L’economia non tace mai, neppure in tempi di guerra. Partiamo da qui, da una regola principe che sta alla base del mercato, per raccontare l’incontro virtuale tra Cina e Unione europea che si è consumato ieri quando si sono parlati da una parte il presidente Xi Jinping e il primo ministro Li Keqiang (per la Cina) e dall’altra (per l’Ue) i presidenti della Commissione europea Ursula von der Leyen, del Consiglio europeo Charles Michel e l’Alto rappresentante dell’Ue per gli Affari esteri e la Politica di sicurezza Josep Borrell.
Al centro dei colloqui soprattutto l’invasione russa dell’Ucraina. Fuori dalle facili retoriche delle parti e al di là dello scambio di chiacchiere in collegamento tra Pechino e Bruxelles, una diplomazia possibile è stata comunque tentata. Ovvero il fatto che la globalizzazione dell’economia possa rappresentare una modalità di salvezza dalle armi. Ha detto la Cina all’Unione europea, proponendo la propria ricetta per uscir fuori dal conflitto in Ucraina: dobbiamo insistere sulla promozione dei colloqui di pace, dobbiamo evitare i rischi di una crisi umanitaria più ampia, dobbiamo provare a costruire una pace che sia duratura in Europa e in Eurasia e dobbiamo cercare di prevenire il diffondersi di conflitti regionali perché – e l’ha sottolineato lo stesso presidente cinese Xi Jinping – «la crisi in Ucraina si è aggiunta alla lunga pandemia del Covid-19 e a un’incerta ripresa economica globale» e Cina e Unione europea quali «grandi forze, grandi mercati e grandi civiltà, devono aumentare la comunicazione sulle questioni della pace e dello sviluppo globali». Pace e sviluppo. Mercati e civiltà. Non si tratta di vocaboli usati a vanvera – da parte dei cinesi – bensì di messaggi di mediazione per un dialogo possibile. L’invito di Pechino, seppur cullato nella pigrizia comoda di non condannare l’aggressione russa all’Ucraina, pare chiaro: oggi pensare all’economia reale e agli affari salverà il mondo dalla guerra.

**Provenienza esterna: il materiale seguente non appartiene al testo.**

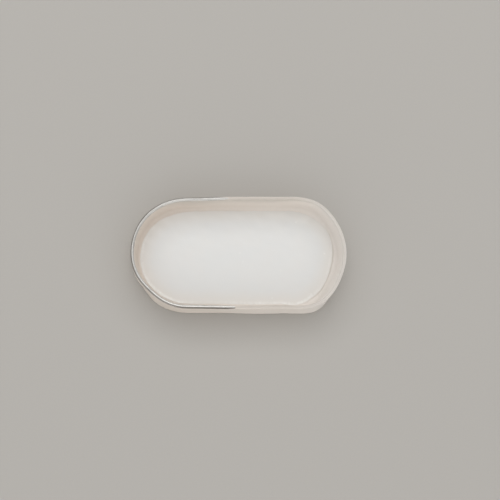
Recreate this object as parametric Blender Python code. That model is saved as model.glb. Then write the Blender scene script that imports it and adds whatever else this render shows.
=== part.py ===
"""A hand-built porcelain accessory tray, in metres, +Z up.

The potter rolls a floor slab, lutes a strip of clay on its edge as the wall, presses a coil of
clay into the corner inside, and after the glaze firing brushes bright metal lustre on half the
lip. The origin is on the underside, in the middle of the racetrack outline; +X runs along it.
"""
import math

import bmesh
import bpy
from mathutils import Vector

# The tray as a whole
LIP_LENGTH = 0.1600
LIP_WIDTH = 0.0838
TRAY_HEIGHT = 0.0250

# The floor slab, which the wall stands on
FLOOR_THICKNESS = 0.0042
UNDER_EDGE_RADIUS = 0.0014

# The wall strip, a wedge that is thinnest at its lip, and how far its foot stands out
LIP_THICKNESS = 0.0026
WALL_FOOT_THICKNESS = 0.0045
FOOT_FLARE = 0.0004

# The coil in the corner between wall and floor: its hollow face and its two thin edges
COIL_RADIUS = 0.0048
COIL_EDGE = 0.0002

# The lustre band over the lip, and how far below the round of the lip it reaches on each side
LUSTRE_THICKNESS = 0.0004
LUSTRE_DROP_OUTSIDE = 0.0009
LUSTRE_DROP_INSIDE = 0.0009

# The slip between luted pieces, and how far a cutter reaches past what it cuts
LUTE_GAP = 0.0003
CUT_OVERRUN = 0.0008

# The most that the potter's hand has pushed each line out, or lowered or thickened the wall
LIP_SWELL = 0.0026
FOOT_SWELL = 0.0036
WALL_SWELL = 0.0033
COIL_SWELL = 0.0012
LIP_DIP = 0.0005

# Places are shares of the way round, from the middle of the right-hand end towards the back.
# Each swell has its place, its size as a share of the largest, and its spread as a share.
LIP_SWELL_SHARES = (
    (0.105, 0.60, 0.035),
    (0.200, 0.10, 0.060),
    (0.350, -0.35, 0.050),
    (0.585, -0.55, 0.035),
    (0.740, 0.20, 0.060),
    (0.900, 1.00, 0.040),
)
FOOT_SWELL_SHARES = (
    (0.105, 0.30, 0.035),
    (0.350, -0.20, 0.050),
    (0.480, -0.10, 0.030),
    (0.565, -0.50, 0.025),
    (0.690, 0.05, 0.035),
    (0.790, 0.25, 0.050),
    (0.890, 1.00, 0.030),
)
WALL_SWELL_SHARES = (
    (0.030, 0.62, 0.065),
    (0.935, 1.00, 0.050),
)
COIL_SWELL_SHARES = (
    (0.500, 1.00, 0.080),
    (0.970, -0.60, 0.080),
)
LIP_DIP_SHARES = (
    (0.020, 0.50, 0.060),
    (0.200, 0.80, 0.050),
    (0.420, 0.40, 0.050),
    (0.590, 1.00, 0.045),
    (0.800, 0.60, 0.060),
)

# Where the lustre starts and ends, how near to an end no ring lies, and the waver of its edges
LUSTRE_START_SHARE = 0.267
LUSTRE_END_SHARE = 0.7455
LUSTRE_END_MARGIN_SHARE = 0.002
BRUSH_WAVER_SHARE = 0.18
BRUSH_WAVES = 9

# How finely the faces follow the shapes
END_STEPS = 30
SIDE_STEPS = 9
LIP_STEPS = 8
COIL_STEPS = 6
EDGE_STEPS = 4
WALL_STEPS = 2

END_RADIUS = LIP_WIDTH / 2
SPINE_HALF = (LIP_LENGTH - LIP_WIDTH) / 2
WAY_ROUND = 4 * SPINE_HALF + 2 * math.pi * END_RADIUS
LIP_RADIUS = LIP_THICKNESS / 2
WALL_BASE = FLOOR_THICKNESS + LUTE_GAP
SHARP_ANGLE = math.radians(40)

# Colour in linear light, roughness and metallic value of each piece
FINISHES = {
    "floor_slab": ((0.74, 0.74, 0.725), 0.16, 0.0),
    "wall_strip": ((0.64, 0.60, 0.56), 0.20, 0.0),
    "corner_coil": ((0.68, 0.65, 0.62), 0.18, 0.0),
    "lustre_band": ((0.60, 0.59, 0.57), 0.14, 1.0),
}


def racetrack_point(share, out, height):
    """The point that lies out from the true racetrack by out, at a share of the way round."""
    quarter = END_RADIUS * math.pi / 2
    side = 2 * SPINE_HALF
    way = (share % 1.0) * WAY_ROUND
    if way < quarter:
        spine_x, angle = SPINE_HALF, way / END_RADIUS
    elif way < quarter + side:
        spine_x, angle = SPINE_HALF - (way - quarter), math.pi / 2
    elif way < 3 * quarter + side:
        spine_x, angle = -SPINE_HALF, (way - side) / END_RADIUS
    elif way < 3 * quarter + 2 * side:
        spine_x, angle = way - 3 * quarter - side - SPINE_HALF, -math.pi / 2
    else:
        spine_x, angle = SPINE_HALF, (way - WAY_ROUND) / END_RADIUS
    reach = END_RADIUS + out
    return Vector((spine_x + reach * math.cos(angle), reach * math.sin(angle), height))


def ring_shares():
    """Shares of the way round where every ring has a corner: closer together on the ends."""
    end = END_RADIUS * math.pi
    side = 2 * SPINE_HALF
    shares = []
    start = -end / 2
    for length, steps in ((end, END_STEPS), (side, SIDE_STEPS)) * 2:
        shares += [(start + length * step / steps) / WAY_ROUND for step in range(steps)]
        start += length
    return sorted(share % 1.0 for share in shares)


def swell(share, swell_shares, largest):
    """The sum of a table's soft bumps at one place on the way round."""
    total = 0.0
    for place, size_share, spread_share in swell_shares:
        apart = abs((share - place + 0.5) % 1.0 - 0.5)
        total += size_share * math.exp(-((apart / spread_share) ** 2))
    return total * largest


def lip_top(share):
    """The height of the lip, which the hand-cut edge leaves a little wavy."""
    return TRAY_HEIGHT - swell(share, LIP_DIP_SHARES, LIP_DIP)


def outer_face(share, height):
    """How far the outer face lies out at a height, on a straight line from foot to lip."""
    foot = FOOT_FLARE + swell(share, FOOT_SWELL_SHARES, FOOT_SWELL)
    lip = swell(share, LIP_SWELL_SHARES, LIP_SWELL)
    return foot + (lip - foot) * height / TRAY_HEIGHT


def inner_face(share, height):
    """How far the wall's inner face lies out at a height, on a straight line too."""
    foot = WALL_FOOT_THICKNESS + swell(share, WALL_SWELL_SHARES, WALL_SWELL)
    thickness = foot + (LIP_THICKNESS - foot) * height / TRAY_HEIGHT
    return outer_face(share, height) - thickness


def lip_centre(share):
    """The centre of the lip's round section, as (out, height)."""
    height = lip_top(share) - LIP_RADIUS
    return outer_face(share, height) - LIP_RADIUS, height


def arc(centre, radius, start, end, steps):
    """Points (out, height) along a circle's arc, both ends included."""
    turns = [start + (end - start) * step / steps for step in range(steps + 1)]
    return [
        (centre[0] + radius * math.cos(turn), centre[1] + radius * math.sin(turn))
        for turn in turns
    ]


def wall_section(share):
    """The wall strip's section: up the outer face, over the round lip, down the inner face."""
    centre = lip_centre(share)
    rises = [WALL_BASE + (centre[1] - WALL_BASE) * step / WALL_STEPS for step in range(WALL_STEPS)]
    outside = [(outer_face(share, height), height) for height in rises]
    inside = [(inner_face(share, height), height) for height in reversed(rises)]
    return outside + arc(centre, LIP_RADIUS, 0.0, math.pi, LIP_STEPS) + inside


def slab_section(share):
    """The slab's rounded under-edge and its side, from below to above."""
    corner = (outer_face(share, UNDER_EDGE_RADIUS) - UNDER_EDGE_RADIUS, UNDER_EDGE_RADIUS)
    side_top = (outer_face(share, FLOOR_THICKNESS), FLOOR_THICKNESS)
    return arc(corner, UNDER_EDGE_RADIUS, -math.pi / 2, 0.0, EDGE_STEPS) + [side_top]


def coil_section(share):
    """The coil's section: the corner, and a hollow arc that all but touches wall and floor."""
    radius = COIL_RADIUS + swell(share, COIL_SWELL_SHARES, COIL_SWELL)
    corner = inner_face(share, WALL_BASE) - LUTE_GAP
    lean = math.atan((inner_face(share, TRAY_HEIGHT) - inner_face(share, 0.0)) / TRAY_HEIGHT)
    centre_out = corner + radius * (math.tan(lean) - 1 / math.cos(lean))
    centre = (centre_out, WALL_BASE + radius)
    edge_turn = math.acos(1 - COIL_EDGE / radius)
    hollow = arc(centre, radius, -lean - edge_turn, edge_turn - math.pi / 2, COIL_STEPS)
    rise = hollow[0][1] - WALL_BASE
    up_the_wall = (corner + rise * math.tan(lean), WALL_BASE + rise)
    toe = (hollow[-1][0], WALL_BASE)
    return [(corner, WALL_BASE), up_the_wall] + hollow + [toe]


def brush_drop(share, drop):
    """How far down the lustre reaches, with the waver of the brush."""
    waver = math.sin(2 * math.pi * BRUSH_WAVES * share)
    return drop * (1 + BRUSH_WAVER_SHARE * waver)


def cap_section(share, inner_radius, outer_radius, more_drop):
    """A cap that fits over the lip: up outside, over the top, down inside, and back under."""
    out, height = lip_centre(share)
    low_outside = height - brush_drop(share, LUSTRE_DROP_OUTSIDE) - more_drop
    low_inside = height - brush_drop(share, LUSTRE_DROP_INSIDE) - more_drop
    over = arc((out, height), outer_radius, 0.0, math.pi, LIP_STEPS)
    back = arc((out, height), inner_radius, math.pi, 0.0, LIP_STEPS)
    inside_foot = [(out - outer_radius, low_inside), (out - inner_radius, low_inside)]
    outside_foot = [(out + inner_radius, low_outside), (out + outer_radius, low_outside)]
    return over + inside_foot + back + outside_foot


def band_section(share):
    """The lustre band's section, whose outside is where the bare lip's would be."""
    return cap_section(share, LIP_RADIUS - LUSTRE_THICKNESS, LIP_RADIUS, 0.0)


def rebate_section(share):
    """The section that the lip loses, so that the band lies in it with a gap."""
    core = LIP_RADIUS - LUSTRE_THICKNESS - LUTE_GAP
    return cap_section(share, core, LIP_RADIUS + CUT_OVERRUN, LUTE_GAP)


def lustre_shares(longer):
    """The shares where the lustre's rings lie, with both ends moved out by a length."""
    start, end, margin = LUSTRE_START_SHARE, LUSTRE_END_SHARE, LUSTRE_END_MARGIN_SHARE
    between = [share for share in ring_shares() if start + margin < share < end - margin]
    return [start - longer / WAY_ROUND] + between + [end + longer / WAY_ROUND]


def closed_loop(bm, points):
    """A ring of vertices joined by edges, as a list of its edges."""
    verts = [bm.verts.new(point) for point in points]
    return [bm.edges.new(pair) for pair in zip(verts, verts[1:] + verts[:1])]


def loft(name, loops, closed):
    """A solid through rings of points: closed on itself, or with its two ends filled."""
    bm = bmesh.new()
    rings = [closed_loop(bm, loop) for loop in loops]
    followers = rings[1:] + rings[:1] if closed else rings[1:]
    for ring, follower in zip(rings, followers):
        bmesh.ops.bridge_loops(bm, edges=ring + follower)
    if not closed:
        bmesh.ops.contextual_create(bm, geom=rings[0])
        bmesh.ops.contextual_create(bm, geom=rings[-1])
    bmesh.ops.recalc_face_normals(bm, faces=bm.faces)
    mesh = bpy.data.meshes.new(name)
    bm.to_mesh(mesh)
    bm.free()
    mesh.shade_smooth()
    mesh.set_sharp_from_angle(angle=SHARP_ANGLE)
    piece = bpy.data.objects.new(name, mesh)
    bpy.context.scene.collection.objects.link(piece)
    return piece


def all_round(section):
    """Rings for a loft that runs all the way round: one ring for each corner of the section."""
    shares = ring_shares()
    sections = [section(share) for share in shares]
    return [
        [racetrack_point(share, *point) for share, point in zip(shares, corner_points)]
        for corner_points in zip(*sections)
    ]


def along(section, shares):
    """Rings for a loft that runs part of the way: one ring for each share."""
    return [[racetrack_point(share, *point) for point in section(share)] for share in shares]


def paint(piece):
    """Gives a piece its own plain material."""
    colour, roughness, metallic = FINISHES[piece.name]
    material = bpy.data.materials.new(piece.name)
    material.use_nodes = True
    shader = material.node_tree.nodes["Principled BSDF"]
    shader.inputs["Base Color"].default_value = (*colour, 1.0)
    shader.inputs["Roughness"].default_value = roughness
    shader.inputs["Metallic"].default_value = metallic
    piece.data.materials.append(material)


def cut(piece, cutter):
    """Cuts one piece by a cutter, which isn't part of the tray."""
    cutter.hide_render = True
    cutter.display_type = "WIRE"
    rebate = piece.modifiers.new("rebate", "BOOLEAN")
    rebate.operation = "DIFFERENCE"
    rebate.solver = "EXACT"
    rebate.object = cutter


def build_tray():
    """Makes the four pieces of the tray."""
    slab = loft("floor_slab", all_round(slab_section), closed=False)
    wall = loft("wall_strip", all_round(wall_section), closed=True)
    coil = loft("corner_coil", all_round(coil_section), closed=True)
    band = loft("lustre_band", along(band_section, lustre_shares(0.0)), closed=False)
    rebate = along(rebate_section, lustre_shares(LUTE_GAP))
    cut(wall, loft("rebate_cutter", rebate, closed=False))
    for piece in (slab, wall, coil, band):
        paint(piece)


for old in list(bpy.data.objects):
    bpy.data.objects.remove(old, do_unlink=True)
build_tray()
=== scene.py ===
# %% [markdown]
# A hand-built porcelain tray
#
# The real tray is rolled, cut and joined by hand: a floor slab, a strip of clay bent round as the
# wall, a coil pressed into the inside corner, and a line of bright metal lustre brushed over half
# of the lip. The solids in the frame hold its sizes. This lesson gives each of them a fine glazed
# surface, because the real one shows a single skin of glaze with no joint in sight.

import math

import bmesh
import bpy
import numpy as np
from mathutils import Matrix, Vector


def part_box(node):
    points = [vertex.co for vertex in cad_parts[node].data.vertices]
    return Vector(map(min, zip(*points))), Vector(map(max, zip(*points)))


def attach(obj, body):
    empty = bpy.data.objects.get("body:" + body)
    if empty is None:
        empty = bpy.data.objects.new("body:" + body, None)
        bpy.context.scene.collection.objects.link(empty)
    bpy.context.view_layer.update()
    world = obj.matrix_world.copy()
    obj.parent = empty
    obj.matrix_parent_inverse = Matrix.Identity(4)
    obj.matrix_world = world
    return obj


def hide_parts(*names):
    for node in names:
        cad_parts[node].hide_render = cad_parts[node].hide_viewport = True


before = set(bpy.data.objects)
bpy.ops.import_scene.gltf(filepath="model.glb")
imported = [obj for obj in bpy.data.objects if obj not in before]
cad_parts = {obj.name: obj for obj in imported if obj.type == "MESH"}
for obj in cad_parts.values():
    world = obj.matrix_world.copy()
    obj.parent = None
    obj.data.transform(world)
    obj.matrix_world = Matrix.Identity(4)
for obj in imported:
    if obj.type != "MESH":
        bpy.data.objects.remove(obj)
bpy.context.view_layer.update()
MILLIMETRE = 0.001


def in_mm(metres, digits=2):
    """Metres divided by a millimetre and rounded, for the lines that the cells print."""
    return (np.asarray(metres) / MILLIMETRE).round(digits)


# %% [markdown]
# The camera
#
# We look at the tray from almost straight above, a little from the front and the left, from far
# away with a narrow lens. A camera that starts out looking straight down is rolled a little about
# Z, tilted about X and turned a little about Y. Then it is moved back along its own line of sight
# and slightly to the side. We could have used a track constraint, but two tilts and a roll are
# easier to read and to change.

# %% Place the camera
IMAGE_SIDE_PX = 500
FOCAL_PX = 1203
SENSOR_WIDTH_MM = 36
CAMERA_DISTANCE = 0.900
TILT_FROM_FRONT = 0.1785
TILT_FROM_LEFT = 0.0419
ROLL = 0.0052
AIM_RIGHT = 0.00878
AIM_UP = 0.00371
AIM_HEIGHT = 0.012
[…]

Vi è però un paletto che questa golosità strategica, assai comoda per i cinesi, non riuscirà a far digerire alle democrazie. E si tratta del paletto – sacrosanto per chi ama le libertà – che ieri nei colloqui ha esplicitato Charles Michel, il presidente del Consiglio europeo, riguardo alle sanzioni messe in campo dall’Europa e dall’Occidente verso la Russia. «Il nostro obiettivo – ha sottolineato – è mettere pressione al Cremlino: queste sanzioni hanno un costo anche per noi nell’Unione europea ma si tratta di una scelta per difendere la libertà e la democrazia. Se si aggirano le sanzioni si prolunga la guerra. Mentre invece un’azione positiva da parte della Cina per fermare la guerra sarebbe benvenuta da parte dell’Ue e del mondo intero». Il paletto posto dall’Unione europea è inequivocabile: nessuno obbliga la Cina a condannare Mosca. Altro conto però è sostenere la Russia, direttamente o anche indirettamente. In economia o in armi. Insomma, l’Ue ha parlato della Russia affinché Pechino intendesse: l’azione delle sanzioni verso Mosca sarebbe ancora più efficace se la Cina decidesse di non aiutare, in nessun modo, Putin ad aggirarle.

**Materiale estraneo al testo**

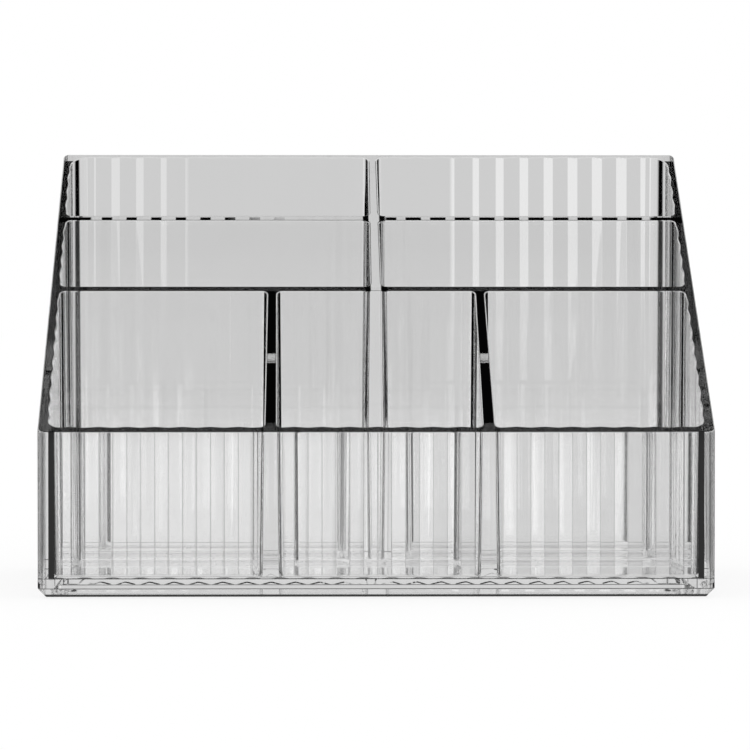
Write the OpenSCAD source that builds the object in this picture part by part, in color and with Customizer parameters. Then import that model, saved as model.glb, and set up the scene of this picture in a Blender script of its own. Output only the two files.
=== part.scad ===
// Clear compartment organizer: a floor slab, four outer walls that are fluted inside,
// two cross walls and three dividers, bonded face to face. The tops of all the walls
// lie in one plane that rises from the low front to the tall back.
// The front faces -Y, and the origin is the middle of the footprint, on the ground.

/* [Overall size] */
// Width from side to side
organizer_width = 240; // [200:1:300]
// Depth from front to back
organizer_depth = 188; // [165:1:230]
// Height of the back, up to the corner that the rim's rounding takes off
back_height = 162.5; // [130:0.5:200]
// Height of the front, up to the corner that the rim's rounding takes off
front_height = 58.5; // [45:0.5:80]
// Radius of the four upright outer corners
corner_radius = 3; // [1:0.5:4]
// Radius of the long edges along the front and the back of the sloping top
rim_radius = 1; // [0.4:0.1:1.5]

/* [Base] */
// Thickness of the floor slab
floor_thickness = 6.4; // [5:0.2:9]
// Height and width of the 45 degree cut round the bottom outer edge
foot_chamfer = 3; // [1:0.2:4]

/* [Outer walls] */
// Thickness of an outer wall where it stands on the floor
wall_foot = 4.6; // [4.2:0.1:6]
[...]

Diversamente dalla geometria di un triangolo rettangolo, il gioco politico dei cateti appare a questo punto per nulla scontato. Si tratta infatti di capire quale sarà l’inclinazione dell’ipotenusa che vorrà tracciare la Cina rispetto alla guerra di Putin. Un’inclinazione ambigua, stiracchiata tra l’economia globale da salvare – perché utile anche a Pechino – e i silenzi sull’invasione militare che di globale non ha nulla, oppure l’inclinazione che ha scelto l’Unione europea? Dalla risposta a questa domanda dipenderà la geometria del mondo dei prossimi anni.